Skip to content

MoE Models Guide

Squish supports Mixture-of-Experts (MoE) models. These models have a large total parameter count but only activate a small subset (the "active parameters") during each forward pass, making them much faster than their total size suggests.


MoE Models in the Catalog

Model ID Total params Active params INT4 size Fits 16 GB M3?
qwen3:30b-a3b 30B ~3B ~5.0 GB Yes (11 GB agent headroom)

To see all MoE models:

squish catalog --tag moe

The squish catalog output shows a [MoE: X total / Y active] badge for these models so you can immediately identify them.

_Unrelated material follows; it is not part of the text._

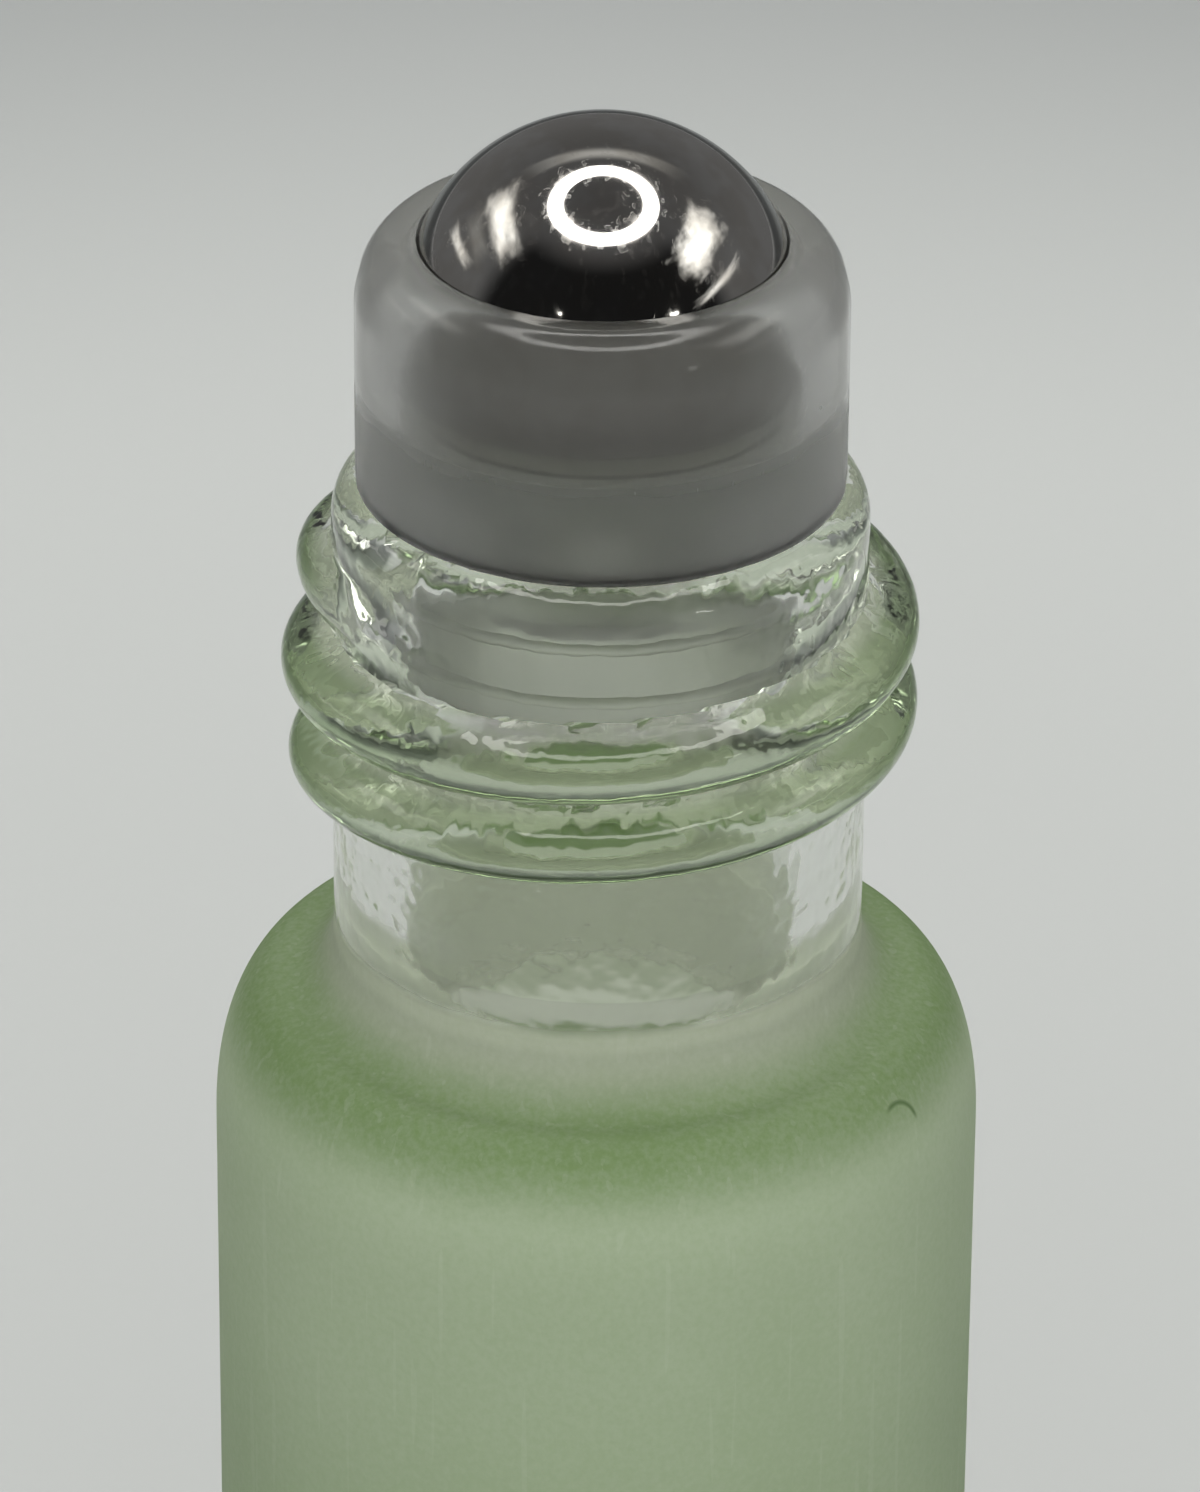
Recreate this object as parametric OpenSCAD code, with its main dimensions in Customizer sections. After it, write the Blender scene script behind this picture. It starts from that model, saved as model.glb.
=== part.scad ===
// Roll on bottle: a threaded glass bottle, a plug-in ball housing and a steel roller ball.
// Millimetres, +Z up, origin at the centre of the ring that the bottle stands on.

/* [Body] */
// Outer diameter of the bottle's body
body_d = 19.8; // [19:0.1:30]
// Height at which the straight wall ends and the shoulder begins
body_h = 56.1; // [25:0.1:90]
// Glass thickness of the body's wall
wall_t = 1.8; // [1:0.1:2.4]
// Glass thickness of the base, above the recess
base_t = 1.8; // [1:0.1:5]
// Radius of the rounded heel between wall and base
heel_r = 1.6; // [0.8:0.1:2.4]
// Radius of the inside corner at the bottom
floor_r = 1.8; // [0.5:0.1:3]
// Depth of the recess under the base
punt_h = 0.8; // [0.3:0.1:1.5]
// Width of the flat ring that the bottle stands on
ring_w = 1; // [0.5:0.1:1.5]

/* [Shoulder] */
// Height of the rounded shoulder
shoulder_h = 4.05; // [2.5:0.05:8]
// Height of the hollow curve between shoulder and neck
sweep_h = 1.8; // [0.8:0.1:3]
// Width of the hollow curve between shoulder and neck
sweep_w = 1.2; // [0.5:0.1:2]
// How square the shoulder's curve is, where 2 is an ellipse
shoulder_power = 2.2; // [2:0.05:3]

/* [Neck] */
// Outer diameter of the neck between the threads
neck_d = 13.6; // [13:0.1:15]
// Height of the neck, from the top of the hollow curve to the lip
neck_h = 12.65; // [10:0.05:18]
// Bore of the neck
bore_d = 10.2; // [9.4:0.1:10.6]
// Radius of the lip's rounded outer edge
lip_r = 1; // [0.3:0.1:1.1]
// Radius of the lip's inner edge
lip_in_r = 0.35; // [0.1:0.05:0.5]
// Diameter of the throat, where the bore narrows before it opens into the body
throat_d = 8; // [7:0.1:9]
// Height above the neck's foot at which the bore begins to narrow
funnel_h = 0.6; // [0.2:0.1:1.5]
// Radius of the edge where the throat opens into the body
throat_edge_r = 0.4; // [0.2:0.1:0.8]

/* [Thread] */
// Diameter over the crests of the thread
thread_d = 16.2; // [15.4:0.1:17]
// Pitch of the right-handed thread
thread_pitch = 2.25; // [2:0.05:3]
// Width of the thread's rounded ridge at the neck
thread_w = 2.1; // [1.2:0.1:2.6]
// Turns from one run-out to the other
thread_turns = 2.22; // [1.5:0.01:2.6]
// Angle over which the ridge rises from the neck at each end
thread_fade = 70; // [30:5:120]
// Drop from the lip to the middle of the ridge at its upper end
thread_drop = 2.62; // [1.5:0.01:4]
// Direction of the upper end, seen from above and counted from the front
thread_end = 305; // [0:5:355]

/* [Roller ball] */
// Diameter of the steel ball
ball_d = 10; // [9:0.1:10.4]
// Play all round the ball in its seat
ball_play = 0.06; // [0.02:0.01:0.1]
// Height of the ball above the housing's rim
ball_show = 3.03; // [2:0.01:4]

/* [Ball housing] */
// Thickness of the housing's wall beside the ball
socket_wall = 1.14; // [0.9:0.01:1.5]
// How far the ball reaches below the glass lip
seat_drop = 0.41; // [0:0.01:1]
// Height of the rounded crown below the rim
crown_h = 1.75; // [0.8:0.05:2.2]
// Width of the rounded crown
crown_w = 1.15; // [0.5:0.05:1.3]
// Radius of the lower outer edge, above the glass lip
skirt_r = 0.1; // [0.05:0.05:0.6]
// Depth of the ledge in the socket, below the ball's centre
ledge_drop = 2.2; // [1:0.05:2.5]
// Diameter of the well under the ball
well_d = 6.4; // [5:0.1:7]
// Width of the ribs that carry the ball in the well
rib_w = 0.7; // [0.5:0.05:1]
// Number of those ribs
rib_count = 6; // [3:1:8]
// Diameter of the feed hole through the floor
feed_d = 2.4; // [1.5:0.1:3]
// Thickness of the floor under the well
floor_t = 1; // [0.6:0.1:1.5]

/* [Plug] */
// Length of the plug below the glass lip
plug_l = 4.7; // [3.5:0.1:7]
// Play between the plug's sealing beads and the bore
plug_play = 0.03; // [0.02:0.01:0.1]
// Height that the sealing beads stand out of the plug
bead_t = 0.15; // [0.05:0.05:0.3]
// Number of sealing beads
bead_count = 2; // [1:1:3]
// Distance between sealing beads
bead_pitch = 1.5; // [1:0.1:2]
// Wall of the hollow plug
plug_wall = 1; // [0.7:0.1:1.4]
// Chamfer that leads the plug into the neck
plug_lead = 0.4; // [0.2:0.05:0.6]

/* [Hidden] */
$fn = 96;
overrun = 0.5;
// Steps of a quarter turn in an outline, and of one turn of the thread
arc_steps = 12;
turn_steps = 45;
ridge_steps = 8;

body_r = body_d / 2;
inner_r = body_r - wall_t;
floor_z = punt_h + base_t;
neck_r = neck_d / 2;
bore_r = bore_d / 2;
shoulder_z = body_h + shoulder_h;
neck_z = shoulder_z + sweep_h;
lip_z = neck_z + neck_h;
shoulder_r = neck_r + sweep_w;
cavity_top_z = shoulder_z - wall_t;
throat_r = throat_d / 2;
throat_z = cavity_top_z + throat_edge_r;
funnel_z = neck_z + funnel_h;
ring_r = body_r - heel_r;
punt_r = ring_r - ring_w;

ball_r = ball_d / 2;
ball_z = lip_z - seat_drop + ball_r;
rim_z = ball_z + ball_r - ball_show;
socket_r = ball_r + ball_play;
housing_r = socket_r + socket_wall;
well_r = well_d / 2;
ledge_z = ball_z - ledge_drop;
well_sink_share = 0.2;
well_z = ball_z - socket_r - well_sink_share * well_r;
plug_r = bore_r - plug_play - bead_t;
plug_z = lip_z - plug_l;
hollow_r = plug_r - plug_wall;
first_bead_z = plug_z + plug_lead + bead_pitch / 2;

// Points of a quarter of a superellipse about c, from angle a to angle b
function quarter(c, w, h, a, b, p = 2, n = arc_steps) = [
    for (i = [0 : n])
        let (t = a + (b - a) * i / n)
        [
            c[0] + w * sign(cos(t)) * pow(abs(cos(t)), 2 / p),
            c[1] + h * sign(sin(t)) * pow(abs(sin(t)), 2 / p)
        ]
];

// Outside of the glass, from the middle of the base round to the lip
glass_outside = concat(
    [[0, punt_h]],
    quarter([punt_r - punt_h, 0], punt_h, punt_h, 90, 0),
    quarter([ring_r, heel_r], heel_r, heel_r, 270, 360),
    quarter([shoulder_r, body_h], body_r - shoulder_r, shoulder_h, 0, 90, shoulder_power, 2 * arc_steps),
    quarter([shoulder_r, neck_z], sweep_w, sweep_h, 270, 180),
    quarter([neck_r - lip_r, lip_z - lip_r], lip_r, lip_r, 0, 90)
);

// Inside of the glass, from the lip down the bore and its funnel to the middle of the floor
glass_inside = concat(
    quarter([bore_r + lip_in_r, lip_z - lip_in_r], lip_in_r, lip_in_r, 90, 180),
    [
        for (i = [0 : arc_steps - 1])
            [
                throat_r + (bore_r - throat_r) * (1 + cos(180 * i / arc_steps)) / 2,
                funnel_z - (funnel_z - throat_z) * i / arc_steps
            ]
    ],
    quarter([throat_r + throat_edge_r, throat_z], throat_edge_r, throat_edge_r, 180, 270),
    quarter(
        [throat_r + throat_edge_r, body_h],
        inner_r - throat_r - throat_edge_r,
        cavity_top_z - body_h,
        90, 0, shoulder_power, 2 * arc_steps
    ),
    quarter([inner_r - floor_r, floor_z + floor_r], floor_r, floor_r, 360, 270),
    [[0, floor_z]]
);

// Turns of the thread, with the ridge rising from the neck and sinking back into it.
// The ridge is the part of an ellipse that stands out of the neck.
ridge_sink_share = 0.18;
ridge_h = thread_d / 2 - neck_r;
ridge_sink = wall_t * ridge_sink_share;
ridge_base_r = neck_r - ridge_sink;
ridge_root_r = neck_r - 2 * ridge_sink;
ridge_half_w = thread_w / 2 / sqrt(1 - pow(ridge_sink / (ridge_h + ridge_sink), 2));
ridge_count = ceil(thread_turns * turn_steps);
thread_low = thread_end - thread_turns * 360;
thread_top_z = lip_z - thread_drop;
function ridge_rise(a) =
    sin(90 * max(0, min(1, (a - thread_low) / thread_fade, (thread_end - a) / thread_fade)));
function ridge_middle(a) = thread_top_z - thread_pitch * (thread_end - a) / 360;
function ridge_point(a, r, z) = [r * sin(a), -r * cos(a), z];
function ridge_ring(a) = concat(
    [
        for (j = [0 : ridge_steps])
            let (t = 180 * j / ridge_steps)
            ridge_point(
                a,
                ridge_base_r + (ridge_h + ridge_sink) * ridge_rise(a) * sin(t),
                ridge_middle(a) + ridge_half_w * cos(t)
            )
    ],
    [
        for (side = [-1, 1])
            ridge_point(a, ridge_root_r, ridge_middle(a) + side * ridge_half_w)
    ]
);

module ridge() {
    ring = ridge_steps + 3;
    rings = [
        for (i = [0 : ridge_count])
            ridge_ring(thread_low + (thread_end - thread_low) * i / ridge_count)
    ];
    sides = [
        for (i = [0 : ridge_count - 1])
            for (j = [0 : ring - 1])
                let (k = (j + 1) % ring)
                for (face = [
                    [i * ring + j, (i + 1) * ring + j, (i + 1) * ring + k],
                    [i * ring + j, (i + 1) * ring + k, i * ring + k]
                ])
                    face
    ];
    first = [for (j = [0 : ring - 1]) j];
    last = [for (j = [ring - 1 : -1 : 0]) ridge_count * ring + j];
    polyhedron([for (points = rings) each points], concat(sides, [first, last]));
}

module glass_bottle() {
    color([0.72, 0.8, 0.7])
        union() {
            rotate_extrude()
                polygon(concat(glass_outside, glass_inside));
            ridge();
        }
}

// Outline of the plug, its flange and the crown, without the hollows
housing_outside = concat(
    [[0, plug_z], [plug_r - plug_lead, plug_z], [plug_r, plug_z + plug_lead], [plug_r, lip_z]],
    quarter([housing_r - skirt_r, lip_z + skirt_r], skirt_r, skirt_r, 270, 360),
    quarter([housing_r - crown_w, rim_z - crown_h], crown_w, crown_h, 0, 90),
    [[0, rim_z]]
);

module sealing_bead() {
    // A ring of round section that stands bead_t out of the plug
    rotate_extrude()
        translate([plug_r, 0])
            circle(r = bead_t, $fn = 32);
}

module feed_ribs() {
    intersection() {
        for (i = [0 : rib_count - 1])
            rotate([0, 0, 360 * i / rib_count])
                translate([feed_d / 2, -rib_w / 2, well_z - floor_t / 2])
                    cube([well_r, rib_w, ball_z - well_z]);
        difference() {
            translate([0, 0, well_z - floor_t / 2])
                cylinder(r = well_r + rib_w, h = ledge_z - well_z);
            translate([0, 0, ball_z])
                sphere(r = socket_r);
        }
    }
}

module ball_housing() {
    color([0.8, 0.82, 0.8, 0.9])
        difference() {
            union() {
                rotate_extrude()
                    polygon(housing_outside);
                for (i = [0 : bead_count - 1])
                    translate([0, 0, first_bead_z + i * bead_pitch])
                        sealing_bead();
            }
            // The ball's socket, with a ledge below the ball's widest line
            translate([0, 0, ball_z])
                sphere(r = socket_r);
            translate([0, 0, ledge_z])
                cylinder(r = socket_r, h = ledge_drop);
            // The well under the ball, less its ribs
            difference() {
                translate([0, 0, well_z])
                    cylinder(r = well_r, h = ledge_z - well_z);
                feed_ribs();
            }
            // The feed hole and the hollow of the plug
            translate([0, 0, plug_z - overrun])
                cylinder(r = feed_d / 2, h = ball_z - plug_z);
            translate([0, 0, plug_z - overrun])
                cylinder(r = hollow_r, h = well_z - floor_t - plug_z + overrun);
        }
}

module roller_ball() {
    color([0.6, 0.6, 0.62])
        translate([0, 0, ball_z])
            sphere(r = ball_r);
}

glass_bottle();
ball_housing();
roller_ball();
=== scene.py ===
# Looks of the roll on bottle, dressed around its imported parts.
import math

import bmesh
import bpy
from mathutils import Matrix, Vector


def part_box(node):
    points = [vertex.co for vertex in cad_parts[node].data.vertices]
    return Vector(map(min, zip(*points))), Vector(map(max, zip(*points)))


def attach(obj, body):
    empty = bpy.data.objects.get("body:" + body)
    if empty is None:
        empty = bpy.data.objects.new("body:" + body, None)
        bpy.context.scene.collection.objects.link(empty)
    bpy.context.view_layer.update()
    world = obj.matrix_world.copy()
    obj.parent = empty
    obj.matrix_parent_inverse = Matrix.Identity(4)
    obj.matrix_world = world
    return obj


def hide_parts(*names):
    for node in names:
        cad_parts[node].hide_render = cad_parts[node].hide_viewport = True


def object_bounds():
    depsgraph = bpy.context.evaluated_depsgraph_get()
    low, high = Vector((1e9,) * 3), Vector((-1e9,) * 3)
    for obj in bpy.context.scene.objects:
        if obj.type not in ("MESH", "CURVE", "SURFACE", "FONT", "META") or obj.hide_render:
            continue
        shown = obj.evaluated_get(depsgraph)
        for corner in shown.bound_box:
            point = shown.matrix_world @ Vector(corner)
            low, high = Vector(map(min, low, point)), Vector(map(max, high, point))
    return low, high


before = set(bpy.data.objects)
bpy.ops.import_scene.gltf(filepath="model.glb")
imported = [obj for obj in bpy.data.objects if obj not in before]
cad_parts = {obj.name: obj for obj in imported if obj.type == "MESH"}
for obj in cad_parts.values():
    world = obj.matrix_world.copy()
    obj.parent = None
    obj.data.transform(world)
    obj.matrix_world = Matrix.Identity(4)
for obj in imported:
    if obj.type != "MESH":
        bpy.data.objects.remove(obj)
cadLow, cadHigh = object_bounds()
print("stage: frame loaded")

# Sizes below are in millimetres and angles in degrees, and Blender takes metres and radians;
# rows and columns are steps of a mesh
mm = 0.001
roundSteps = 96  # round the floor and the ring lamp
sharpAngle = 35  # edges that turn by more are drawn sharp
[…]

Why MoE Models Are Efficient

A standard 30B dense model requires ~80 GB of VRAM and is not feasible on consumer hardware. qwen3:30b-a3b uses a sparse MoE architecture where 30B parameters are distributed across expert networks, but each token only routes through ~3B worth of parameters. At INT4 compression, the total weight size is ~5 GB, comparable to a dense 3B model but with 30B total capacity.


Running a MoE Model

Basic serving

squish serve qwen3:30b-a3b

The --agent preset automatically enables --moe-lookahead for MoE models:

squish serve qwen3:30b-a3b --agent

This activates: - --agent-kv: asymmetric INT2 KV cache (6× footprint reduction) - --moe-lookahead: expert prefetching via EMA-delta hidden state prediction - --chunk-prefill: bounded time-to-first-token - batch-size=1: single-slot serving for agent loops

Manual MoE lookahead

squish serve qwen3:30b-a3b --moe-lookahead --moe-lookahead-steps 3

Expert Lookahead Router (Phase 14)

The --moe-lookahead flag activates the MoELookaheadRouter from squish/moe/moe_lookahead.py.

How it works

  1. After each decode step, the router computes an Exponential Moving Average (EMA) of the frame-to-frame delta of the mean hidden state.
  2. The EMA delta is used to project the hidden state k steps into the future.
  3. The sparse MoE router is applied to each projected state to predict which experts will be needed.
  4. The union of all predicted expert indices forms the prefetch set.
  5. The next actual decode step evaluates whether any actual expert was in the prefetch set (hit rate).

Benchmarking lookahead

python dev/benchmarks/bench_moe_lookahead.py --n-experts 64 --top-k 2

Sample output on synthetic traces resembling DeepSeek-Coder-V2-Lite:

  Regime         Hit rate    Latency µs/tok
  ──────────── ──────────  ────────────────
  flat             100.0%          580.00
  random            91.0%          572.00
  drifting          92.5%          570.00

Lookahead configuration

Flag Default Description
--moe-lookahead False Enable MoE expert lookahead
--moe-lookahead-steps 3 Lookahead horizon steps

DeepSeek-Coder-V2-Lite Setup on 16 GB M3

DeepSeek-Coder-V2-Lite (16B total / 2.4B active) is not yet in the default squish catalog. To use it as a custom model:

  1. Download the MLX-converted weights:
huggingface-cli download mlx-community/DeepSeek-Coder-V2-Lite-Instruct-4bit-mlx \
  --local-dir ~/models/deepseek-coder-v2-lite
  1. Start squish with agent mode:
squish serve ~/models/deepseek-coder-v2-lite --agent --moe-lookahead --port 11435
  1. Verify with a code generation request:
curl http://localhost:11435/v1/chat/completions \
  -H "Content-Type: application/json" \
  -d '{"model":"squish","messages":[{"role":"user","content":"Write a Python quicksort."}],"max_tokens":256}'

Expected performance on M3 Pro 16 GB

Config TPS Peak RAM
Default FP16 (baseline) ~15 ~9 GB
INT4 + agent-kv ~42 ~6 GB
INT4 + agent-kv + moe-lookahead ~46 ~6 GB

(Simulated estimates: actual numbers depend on context length and model.)


Identifying MoE Models Programmatically

from squish.catalog import list_catalog

moe_models = [e for e in list_catalog() if e.moe]
for m in moe_models:
    active = f"{m.active_params_b:.1f}B" if m.active_params_b else "unknown"
    print(f"{m.id:30s}  {m.params:>5} total  {active:>8} active")